At Tickerplace, you can apply the same rigorous, data-first discipline to equity analysis that this article advocates for real estate. Use the advanced stock screener to filter investments by key financial ratios, or explore Tickerplace tools to access market data, ratio calculators, and research resources built for serious investors and analysts. The same critical thinking that sharpens cap rate analysis translates directly into smarter, more confident equity research.
Frequently asked questions
How do you calculate cap rate on a rental property?
Divide the net operating income (NOI) by the property's current market value. Cap Rate = NOI ÷ Property Value × 100 for the percentage format used in most market comparisons.
Why doesn't the cap rate factor in mortgage or loan payments?
Cap rate = NOI / property value, where NOI excludes mortgage and debt service by design, keeping it as an unlevered, market-based metric suitable for comparing properties regardless of how they are financed.

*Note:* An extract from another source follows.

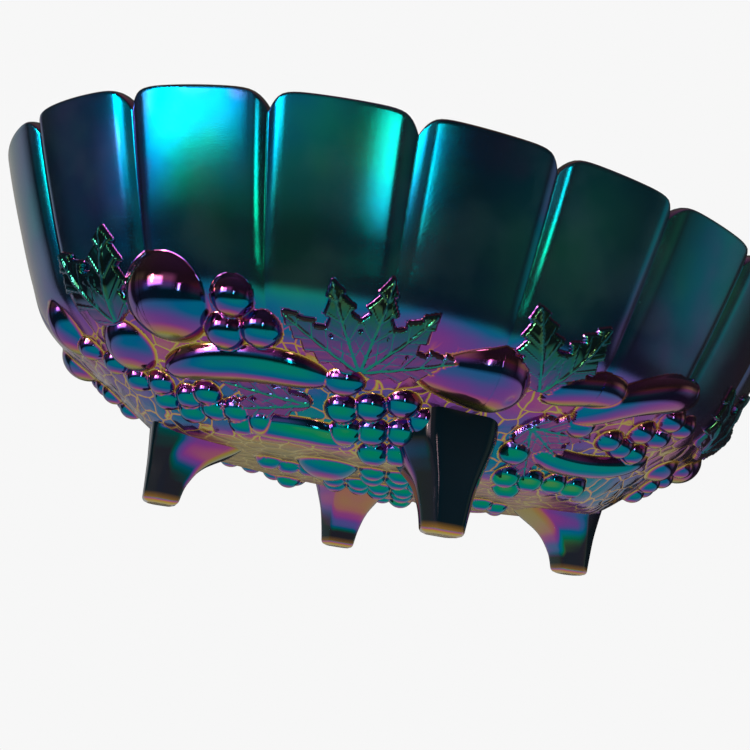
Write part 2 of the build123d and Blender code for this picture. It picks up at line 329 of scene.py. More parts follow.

What is a "good" cap rate for real estate investing?
A good cap rate depends entirely on the market, property type, and risk tolerance. Because cap rates are highly sensitive to NOI assumptions and local conditions, always compare against recent transactions in the same submarket rather than relying on a universal benchmark.
Can you rely solely on cap rate to decide if a property is a good investment?
No. Cap rate is not financing-aware, and it captures only one year of income, making it an effective screening tool but an insufficient basis for a final investment decision without complementary metrics like cash-on-cash return and IRR.
Why is first-year NOI used in cap rate calculations?
Direct capitalization relies on first-year stabilized income because projecting multi-year income introduces uncertainty that the cap rate framework is not designed to handle; it is a point-in-time valuation tool, not a forecasting model.